Personal Telco aims to help Portlanders get free wireless access from many locations around town. Today, our wireless “nodes” are mostly useful for people with laptops. But increasingly, people are even able to connect their home or business computers to wireless networks, for free.

We are a non-profit, so we accomplish all this on a pretty lean diet. Rather than funding our nodes with advertising or other arrangements, we work to persuade individuals and businesses to share their own broadband Internet connections, and we provide technical assistance in setting that up.

Go get some free wi-fi!

<left column>

There are already lots of Personal Telco “nodes” around town, covering anywhere from one or two yards to many city blocks. Anywhere you see a wireless access point with the name ““, you should be able to get online for free. (We have a map of nodes here.) If you haven’t tried already, fire up your laptop and give it a shot!

Take some time to surf the web while sipping a latte or watching a game at the park. Pretty cool, huh?

Now, how about helping us build another free wireless node?

Now help us make more free wi-fi!

<right column>

Do you have broadband Internet at your home or in your business? How about sharing it? Your neighbors and guests will love the convenience, you probably won’t notice any difference in your own service, and the fairly minimal risks are easy to address. On a larger scale, imagine a Portland where a couple people on every block choose to share this way; ubiquitous free wireless is no mere pipe dream!

Here’s the easiest way to set it up:

  1. Buy a wireless router, and install it between your Internet connection and your home computer. (It will have easy setup instructions.)
  2. Go into the router’s configuration screen, and change the network’s name (or SSID) from the default (which might be “linksys,” “d-link,” “netgear,” or the like) to ““. That is a clue to your neighbors that you are sharing your Internet connection on purpose, and that they’re welcome to use it.

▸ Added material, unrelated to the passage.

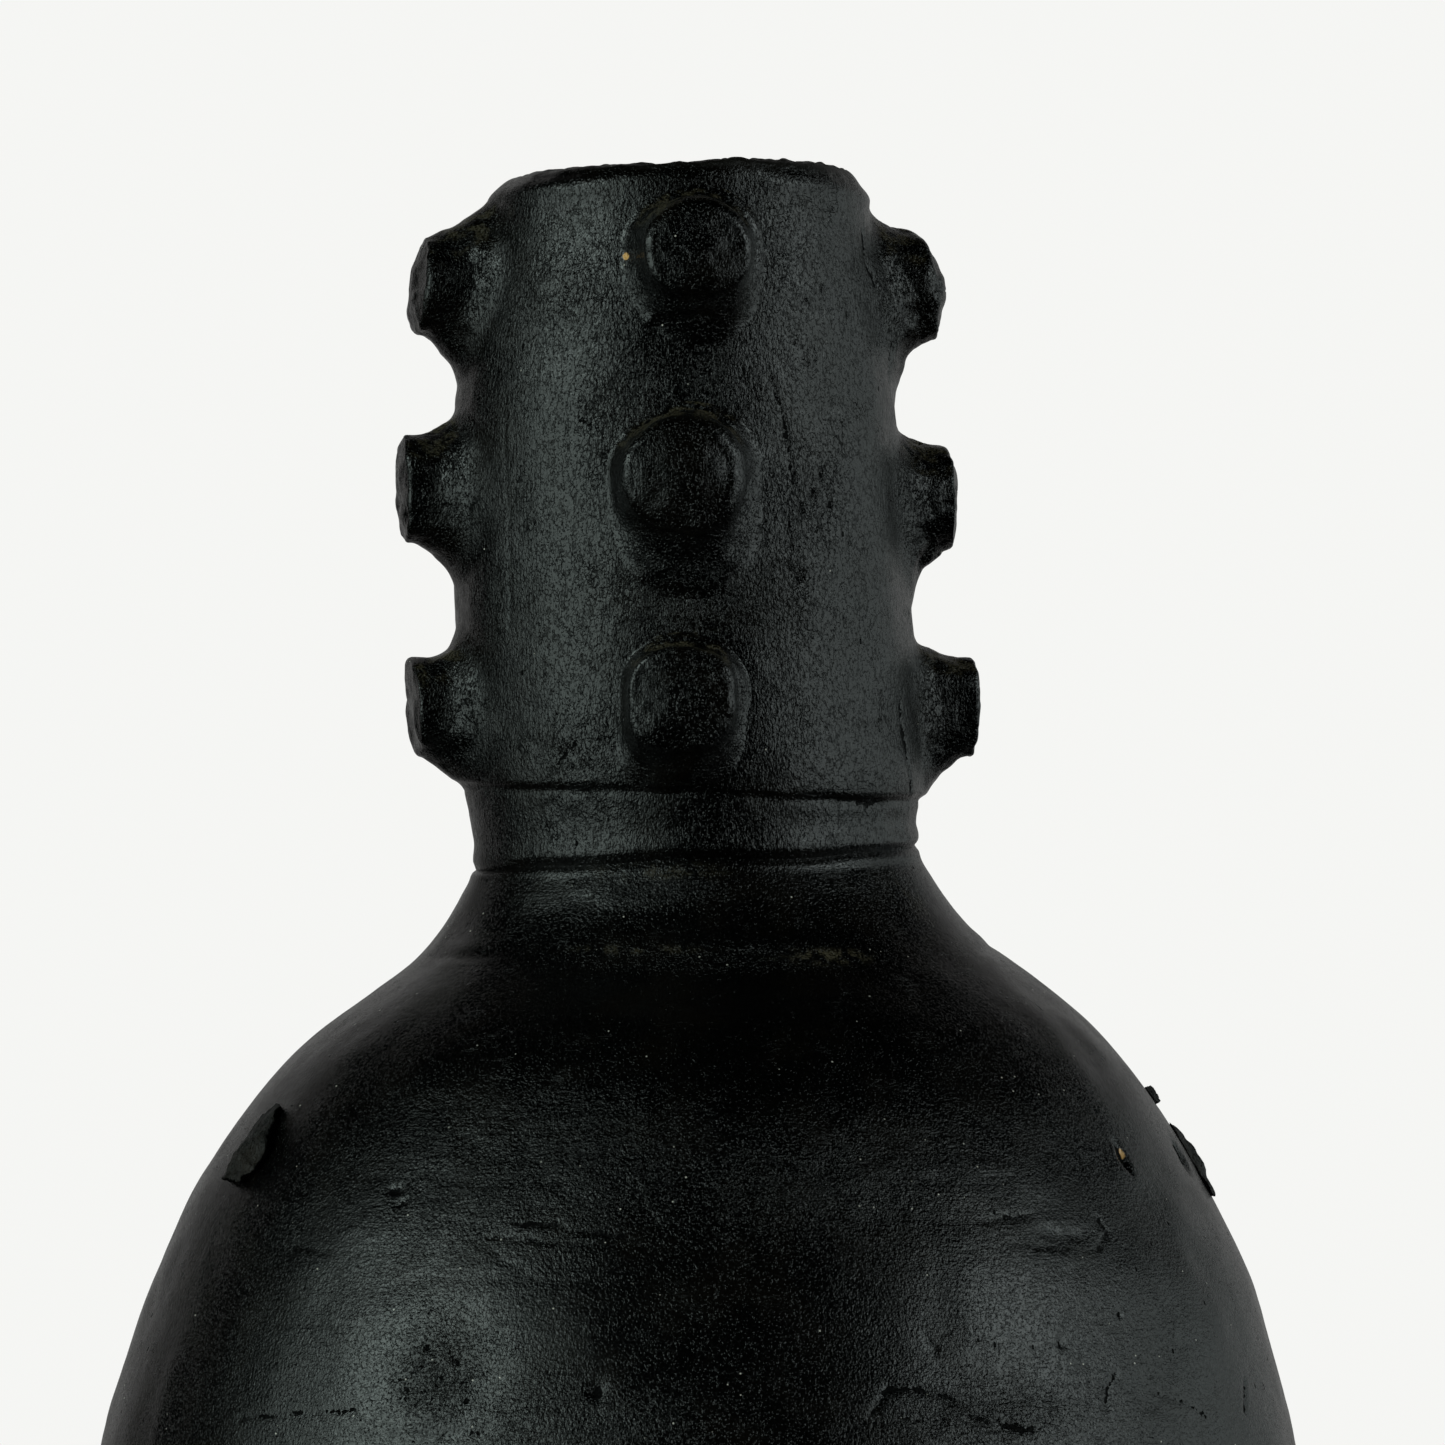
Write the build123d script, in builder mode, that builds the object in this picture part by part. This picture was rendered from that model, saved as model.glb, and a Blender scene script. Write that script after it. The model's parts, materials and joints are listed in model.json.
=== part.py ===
"""Coil-built black clay jar: round belly, sloping shoulder and a tall, slightly leaning neck
that carries four columns of pressed-on clay knobs.

The wall is a stack of clay coils. Each coil overlaps the one below on a bevelled joint, the neck
stands on a flat joint at the top of the shoulder, and the knobs and the small chips of clay are
stuck to the outside of the wall. Every coil, knob and chip is a solid of its own.

Millimetres and degrees. +Z is up, the origin is the middle of the foot, and -Y is the front.
"""

from build123d import *

import os
from math import asin, cos, degrees, radians, sin, sqrt

os.makedirs("parts", exist_ok=True)

# Belly: a sphere up to its widest line, flattened into a foot
belly_radius = 125.0
belly_height = 112.0
foot_radius = sqrt(belly_radius**2 - belly_height**2)
wall = 8.0
floor_thickness = 10.0

# Shoulder: outside line from the widest line up to the neck joint, as (radius, height)
shoulder_points = [(118.7, 152.0), (101.9, 193.0), (77.9, 223.6), (58.3, 239.0)]
neck_joint_radius = 45.8
neck_joint_height = 257.0
neck_joint_slope = (-0.42, 1.0)
throat_radius = 38.2
inner_shoulder_places = (0, 0.2, 0.4, 0.6, 0.8, 1)

# Coil joints: height of each on the outside of the wall, and the bevel they share
base_joint = 4.0
body_joint_heights = [62.0, 104.0, 144.0, 184.0, 213.0, 239.0]
joint_bevel = 35.0
joint_reach = 20.0

# Neck: leans to the left; outside line as (radius, height above the neck joint)
neck_lean = 1.8
neck_shift = -1.2
neck_length = 142.0
neck_points = [
    (45.8, -4.0),
    (45.5, 6.0),
    (46.5, 14.0),
    (47.3, 35.0),
    (46.4, 68.0),
    (44.4, 95.0),
    (41.6, 117.0),
]
neck_end_slopes = ((0, 1), (-0.16, 1))
rim_foot_radius = 38.9
rim_foot = 132.0
collar_joint = 14.0
rim_joint = 130.5
inner_neck_places = (0, 0.2, 0.4, 0.6, 0.8, 0.95)

# Mouth
mouth_radius = 30.0
bore_start = 128.5
lip_start = 136.0
lip_outer_round = 6.0
lip_inner_round = 1.5
lip_lean = 0.3

# Knobs, pressed on by eye: (azimuth, height above the neck joint) of the top, middle and bottom
# knob of each column, then (reach from the neck axis, wall radius under it) for each row
knob_columns = {
    "front": [(-85.0, 123.0), (-88.2, 77.5), (-91.0, 32.5)],
    "right": [(7.0, 117.0), (7.0, 73.3), (7.0, 31.2)],
    "back": [(95.0, 119.5), (93.5, 75.5), (92.0, 31.5)],
    "left": [(190.0, 118.8), (190.0, 76.5), (190.0, 30.9)],
}
knob_rows = {"top": (55.2, 40.4), "middle": (58.2, 46.1), "bottom": (58.6, 47.3)}
knob_face_radius = 10.4
knob_waist_radius = 10.0
knob_edge_round = 1.2
knob_dome = 0.5
knob_skirt = 6.0
knob_sink = 4.0
knob_core = 25.0

# Chips stuck to the shoulder: (azimuth, height, length, width, thickness, turn of the long side)
chips = {
    "left_scab": (-156.5, 199.0, 15.0, 10.0, 2.4, 62.0),
    "right_flake": (-2.0, 195.5, 18.0, 4.0, 1.4, 86.0),
    "right_crumb": (1.0, 207.8, 4.2, 3.2, 2.2, 80.0),
}
chip_sink = 3.0
chip_taper = 8.0


def place_at_height(line, height):
    """How far along a rising line, from 0 to 1, it passes a height."""
    low, high = 0.0, 1.0
    for _ in range(40):
        middle = (low + high) / 2
        if (line @ middle).Y < height:
            low = middle
        else:
            high = middle
    return low


def outward_at(line, along):
    """Direction out of the wall, square to a rising outside line."""
    return (line % along).rotate(Axis.Z, -90)


def inside_points(line, places):
    """Points one wall thickness inside the outside line."""
    return [line @ along - outward_at(line, along) * wall for along in places]


def bevelled_joint(line, height):
    """Ends of a straight joint that crosses the wall, running inwards and down."""
    along = place_at_height(line, height)
    slope = outward_at(line, along).rotate(Axis.Z, joint_bevel) * joint_reach
    return line @ along - slope, line @ along + slope


def turned(plane, angle):
    """The same plane with its X axis turned about its own normal."""
    side = plane.x_dir * cos(radians(angle)) + plane.y_dir * sin(radians(angle))
    return Plane(origin=plane.origin, x_dir=side, z_dir=plane.z_dir)


def level_joint(height):
    """Ends of a level line well outside the wall, for the top of a stack."""
    return Vector(0, height), Vector(belly_radius, height)


def make_coil(label, section, plane, lower, upper, level_foot=None):
    """One coil: the part of a wall section between two joints, turned about the plane's Y axis."""
    with BuildPart() as coil:
        with BuildSketch(plane):
            add(section.sketch)
            with BuildLine():
                Polyline(lower[0], lower[1], upper[1], upper[0], close=True)
            make_face(mode=Mode.INTERSECT)
        revolve(axis=Axis(plane.origin, plane.y_dir))
        if level_foot is not None:
            split(bisect_by=level_foot, keep=Keep.TOP)
    coil.part.label = label
    export_step(coil.part, f"parts/{label}.step")


# Body: outside line, wall section and the filled shape that the chips are trimmed to
with BuildLine() as body_outside:
    foot_angle = degrees(asin(belly_height / belly_radius))
    belly = CenterArc((0, belly_height), belly_radius, -foot_angle, foot_angle)
    shoulder = Spline(
        belly @ 1,
        *shoulder_points,
        (neck_joint_radius, neck_joint_height),
        tangents=(belly % 1, neck_joint_slope),
    )
body_line = body_outside.wire()

with BuildSketch() as body_section:
    with BuildLine():
        add(body_outside.line)
        inner_angle = degrees(asin((belly_height - floor_thickness) / (belly_radius - wall)))
        inner_belly = CenterArc((0, belly_height), belly_radius - wall, -inner_angle, inner_angle)
        inner_shoulder = Spline(
            *inside_points(shoulder, inner_shoulder_places),
            tangents=(shoulder % 0, shoulder % 1),
        )
        Polyline(belly @ 0, (0, 0), (0, floor_thickness), inner_belly @ 0)
        Polyline(inner_shoulder @ 1, (throat_radius, neck_joint_height), shoulder @ 1)
    make_face()

with BuildPart() as body_core:
    with BuildSketch(Plane.XZ):
        with BuildLine():
            add(body_outside.line)
            Polyline(belly @ 0, (0, 0), (0, neck_joint_height), shoulder @ 1)
        make_face()
    revolve(axis=Axis.Z)

# Body coils, from the foot up
base_edge = bevelled_joint(body_line, base_joint)
with BuildPart() as base_disc:
    with BuildSketch(Plane.XZ):
        add(body_section.sketch)
        with BuildLine():
            Polyline(
                (0, -floor_thickness),
                (base_edge[1].X, -floor_thickness),
                base_edge[1],
                base_edge[0],
                (0, base_edge[0].Y),
                close=True,
            )
        make_face(mode=Mode.INTERSECT)
    revolve(axis=Axis.Z)
base_disc.part.label = "base_disc"
export_step(base_disc.part, "parts/base_disc.step")

body_joints = [base_edge]
body_joints += [bevelled_joint(body_line, height) for height in body_joint_heights]
body_joints += [level_joint(neck_joint_height + joint_reach)]
body_coils = [
    "lower_bowl",
    "lower_belly_coil",
    "middle_belly_coil",
    "upper_belly_coil",
    "lower_shoulder_coil",
    "upper_shoulder_coil",
    "shoulder_cone",
]
for name, lower, upper in zip(body_coils, body_joints, body_joints[1:]):
    make_coil(name, body_section, Plane.XZ, lower, upper)

# Neck: its own leaning planes, wall section and filled shape
neck_foot = (neck_shift, 0, neck_joint_height)
neck_axis = (-sin(radians(neck_lean)), 0, cos(radians(neck_lean)))
neck_side = (cos(radians(neck_lean)), 0, sin(radians(neck_lean)))
neck_upright = Plane(origin=neck_foot, x_dir=neck_side, z_dir=(0, -1, 0))
neck_level = Plane(origin=neck_foot, x_dir=neck_side, z_dir=neck_axis)
flat_joint = Plane.XY.offset(neck_joint_height)

with BuildLine() as neck_outside:
    neck_side_line = Spline(*neck_points, (rim_foot_radius, rim_foot), tangents=neck_end_slopes)
neck_line = neck_outside.wire()

with BuildSketch() as neck_section:
    with BuildLine():
        add(neck_outside.line)
        lip_radius = rim_foot_radius - lip_lean
        Line(neck_side_line @ 1, (lip_radius, lip_start))
        outer_lip = RadiusArc(
            (lip_radius, lip_start),
            (lip_radius - lip_outer_round, neck_length),
            -lip_outer_round,
        )
        inner_lip = RadiusArc(
            (mouth_radius + lip_inner_round, neck_length),
            (mouth_radius, neck_length - lip_inner_round),
            -lip_inner_round,
        )
        Line(outer_lip @ 1, inner_lip @ 0)
        inner_neck = Spline(*inside_points(neck_side_line, inner_neck_places))
        Polyline(inner_lip @ 1, (mouth_radius, bore_start), inner_neck @ 1)
        Line(inner_neck @ 0, neck_side_line @ 0)
    make_face()

with BuildPart() as neck_core:
    with BuildSketch(neck_upright):
        with BuildLine():
            add(neck_outside.line)
            start, end = neck_side_line @ 0, neck_side_line @ 1
            Polyline(start, (0, start.Y), (0, neck_length), (end.X, neck_length), end)
        make_face()
    revolve(axis=Axis(neck_foot, neck_axis))

neck_joints = [
    level_joint(neck_points[0][1]),
    bevelled_joint(neck_line, collar_joint),
    bevelled_joint(neck_line, rim_joint),
    level_joint(neck_length + joint_reach),
]
neck_coils = ["neck_collar", "neck_tube", "rim_coil"]
for name, lower, upper in zip(neck_coils, neck_joints, neck_joints[1:]):
    make_coil(name, neck_section, neck_upright, lower, upper, level_foot=flat_joint)


def make_knob(label, azimuth, height, reach, wall_radius):
    """A round stud with a flat face and a flared skirt, pressed onto the neck."""
    level = turned(neck_level.offset(height), azimuth)
    foot = wall_radius - knob_sink
    with BuildPart() as knob:
        with BuildSketch(level):
            with BuildLine():
                dome = RadiusArc(
                    (reach, 0),
                    (reach - knob_dome, knob_face_radius - knob_edge_round),
                    -knob_face_radius**2 / (2 * knob_dome),
                )
                edge = RadiusArc(
                    dome @ 1,
                    (reach - knob_dome - knob_edge_round, knob_face_radius),
                    -knob_edge_round,
                )
                waist = Line(edge @ 1, (foot + knob_skirt, knob_waist_radius))
                skirt = RadiusArc(waist @ 1, (foot, knob_waist_radius + knob_skirt), knob_skirt)
                Polyline(skirt @ 1, (knob_core, knob_waist_radius + knob_skirt), (knob_core, 0), dome @ 0)
            make_face()
        revolve(axis=Axis(level.origin, level.x_dir))
        add(neck_core.part, mode=Mode.SUBTRACT)
    knob.part.label = label
    export_step(knob.part, f"parts/{label}.step")


for column, places in knob_columns.items():
    for (row, (reach, wall_radius)), (azimuth, height) in zip(knob_rows.items(), places):
        make_knob(f"knob_{column}_{row}", azimuth, height, reach, wall_radius)


def make_chip(label, azimuth, height, length, width, thickness, turn):
    """A flat crumb of clay with broken edges, stuck to the outside of the shoulder."""
    along = place_at_height(body_line, height)
    point = body_line @ along
    outward = outward_at(body_line, along)
    east, north = cos(radians(azimuth)), sin(radians(azimuth))
    seat = Plane(
        origin=(point.X * east, point.X * north, point.Y),
        x_dir=(-north, east, 0),
        z_dir=(outward.X * east, outward.X * north, outward.Y),
    )
    half, side = length / 2, width / 2
    with BuildPart() as chip:
        with BuildSketch(turned(seat.offset(-chip_sink), turn)):
            with BuildLine():
                Polyline(
                    (-half, -0.2 * side),
                    (-0.6 * half, -0.8 * side),
                    (0.6 * half, -side),
                    (half, 0.1 * side),
                    (0.3 * half, 0.8 * side),
                    (-0.5 * half, side),
                    close=True,
                )
            make_face()
        extrude(amount=chip_sink + thickness, taper=chip_taper)
        add(body_core.part, mode=Mode.SUBTRACT)
    chip.part.label = label
    export_step(chip.part, f"parts/{label}.step")


for name, sizes in chips.items():
    make_chip(name, *sizes)
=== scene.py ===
"""Black clay jar: the hand-made skin of every coil, knob and chip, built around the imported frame."""
import json
from math import atan2, cos, pi, radians, sin, tan

import bpy
import numpy as np
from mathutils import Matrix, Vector
from mathutils.bvhtree import BVHTree


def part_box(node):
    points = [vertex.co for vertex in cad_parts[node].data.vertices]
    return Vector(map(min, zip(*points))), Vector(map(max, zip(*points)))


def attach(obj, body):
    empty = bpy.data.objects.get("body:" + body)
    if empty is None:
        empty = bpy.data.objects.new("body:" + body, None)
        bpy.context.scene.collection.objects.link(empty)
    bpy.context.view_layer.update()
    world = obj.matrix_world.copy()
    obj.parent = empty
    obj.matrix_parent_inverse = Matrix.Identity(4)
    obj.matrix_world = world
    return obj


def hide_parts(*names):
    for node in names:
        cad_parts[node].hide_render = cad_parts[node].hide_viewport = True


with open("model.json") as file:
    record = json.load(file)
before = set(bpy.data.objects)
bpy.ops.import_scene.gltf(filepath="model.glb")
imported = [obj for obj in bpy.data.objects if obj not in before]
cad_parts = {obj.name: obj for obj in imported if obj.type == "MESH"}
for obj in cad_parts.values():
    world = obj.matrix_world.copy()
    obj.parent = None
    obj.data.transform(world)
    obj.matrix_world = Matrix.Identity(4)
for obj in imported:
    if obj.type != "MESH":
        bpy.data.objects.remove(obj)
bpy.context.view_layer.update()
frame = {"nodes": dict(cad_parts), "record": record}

# Shapes are worked out in millimetres in the row frame and turned into metres as meshes are made.
MM = 0.001

WALL_COILS = [
    "base_disc", "lower_bowl", "lower_belly_coil", "middle_belly_coil", "upper_belly_coil",
    "lower_shoulder_coil", "upper_shoulder_coil", "shoulder_cone", "neck_collar", "neck_tube", "rim_coil",
]


# ---------------- repeatable noise

def lattice_value(x, y, z, seed):
    """Repeatable values from -1 to 1 at whole-number lattice points."""
    mixed = (x * 73856093) ^ (y * 19349663) ^ (z * 83492791) ^ (seed * 26544357)
    mixed = ((mixed ^ (mixed >> 13)) * 1274126177) & 0xFFFFFFFF
    mixed = ((mixed ^ (mixed >> 15)) * 668265263) & 0xFFFFFFFF
    return ((mixed ^ (mixed >> 16)) & 0xFFFF) / 32767.5 - 1.0


def noise(points, size, seed):
    """Smooth noise from about -1 to 1; size is the width of its bumps, one number or one for each axis."""
    scaled = points / np.asarray(size, float)
    cell = np.floor(scaled).astype(np.int64)
    part = scaled - cell
    part = part * part * part * (part * (part * 6 - 15) + 10)
    total = 0.0
    for corner in range(8):
        dx, dy, dz = corner & 1, (corner >> 1) & 1, (corner >> 2) & 1
        weight = (
            (part[..., 0] if dx else 1 - part[..., 0])
            * (part[..., 1] if dy else 1 - part[..., 1])
            * (part[..., 2] if dz else 1 - part[..., 2])
        )
        total = total + weight * lattice_value(cell[..., 0] + dx, cell[..., 1] + dy, cell[..., 2] + dz, seed)
    return total * 1.6


def smooth_step(value, low, high):
    """0 below low, 1 above high, with a smooth rise between."""
    part = np.clip((value - low) / (high - low), 0, 1)
    return part * part * (3 - 2 * part)


def bell(value, centre, width):
    """A smooth bump of height 1."""
    return np.exp(-(((value - centre) / width) ** 2))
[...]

Of course, there are better ways than that, too. If you’re concerned about security, or you want to limit the bandwidth available to others, or have other needs or ideas, please get in touch. We’re happy to help anyone who wants to set up a public node; it’s what we’re here for.

Or, if you’re the “hey, I can do that myself” type, we have a wiki full of informations, a mailing list, and all kinds of other goodies to keep you busy. Or if you’d like to donate some cold hard cash, that’s most welcome, too, and will help us pursue other nodes. Donate here.

p.s. Major thanks to Amy Sample Ward, Don Park, Russell Senior, and many others for getting my mental gears turning on this. And to City folks like Marshall Runkel, Brendan Finn, Commissioner Saltzman, and former Commissioner Sten for seeking ways to provide City support for this sort of community effort. -Pete

12 Responses to “Personal Telco, your 15 minutes of fame await…”

  1. Thanks for the post! I like the color scheme. But it may be too late in the evening to leave a comment more insightful than that. :)

  2. Perhaps instead of just “Your neighbors and guests will love the convenience..”, might you tack something in there to make people realize what would happen if even just a few thousand (or hundred) people in the city did this. A free, safe wireless network without ads. Positing a larger, you-scratch-my-back-and-I’ll-scratch-yours philanthropic idea might be advantageous.

  3. CaseOrganic, glad you like it! I should be clear though, the color scheme is just my blog’s default…what I’m proposing here is just the text (and the idea of arranging it in columns as described, which I couldn’t see an easy way to do here).

    Thanks for the feedback, Steven — you’re right, I should say something more explicitly about the “big picture.” I’ll make the edit.

    Also, I think it’s probably a good idea to move this over to the PT wiki site soon…that way folks will be able to edit directly. I’ll let you know.

  4. Pete,

    Good ideas here. The website frontpage is not static anymore and everything has been moved to the wiki. Feel free to start a draft on the wiki so formatting, wording, etc., can be taken care of there.


  5. I completely agree with Steven. I don’t know if you already made the edits you mention or not…But I think that adding more/fleshing out the points Steven makes could really contribute to swaying people who are no’s to maybe’s and then maybe to yes, as the current language is more swaying people leaning yes to yes, you know? There needs to be acknowledgment of the issues the no people have and some of that can be covered by explaining the goal and the possible future (plus NO ADS!).

    Thanks for drafting it up, Pete! Once again, you’re awesome!

  6. Amazing work guys, I’m **so** incredibly pleased that PTP is still going strong.


  7. Howdy Adam, been a long time! How’ve ya been?

  8. Jason and Amy, thanks. Yes, this will make it to wiki shortly, where y’all can just make your own edits without my interference..I’ll try to do it later tonight, running out the door now though.

  9. Hi Pete,

    I appreciate that you’re putting effort into this. Improving our “hook” is something that should be an on-going effort, and the content on the frontpage of the site is certainly part of that. I look forward to seeing your work make it to our wiki.

    I do think, however, that an even bigger piece of our hook, is individuals standing up and sharing with their community that they are participants and encouraging their friends and family to join with us. Towards this end, I’d love to see you switch from thinking of PTP as “they” and start thinking of PTP “we.”

    Part of the challenge we face–perhaps one of our largest branding challenges–is that so many people think of PTP as a finite group of people who are providing this free wifi, where really, PTP is largely a name that signifies a movement that everyone can and should be involved with. So, while helping us to hone the message we present to curious potential participants is great, becoming a participant and leading by example is probably the single best thing anyone can do for PTP and for more free wifi in Portland.

  10. Excellent point, Michael. I’m going to get this on the wiki now, I may take a stab at addressing your concern — but feel free to just make your own edits if I don’t get it right.

    I’ll follow up with Russell about getting my own house set up; I also have some thoughts about a couple specific businesses that might want to join in, and about honing the “pitch” to businesses as well, so I’ll try to follow up with all that.

  11. Hey Pete,

    Things are going good. I’m actually in LA at the moment working onset, I’m hoping I’ll be able to make it up to PDX sometime soon and check out a PTP meeting and say hi to everybody.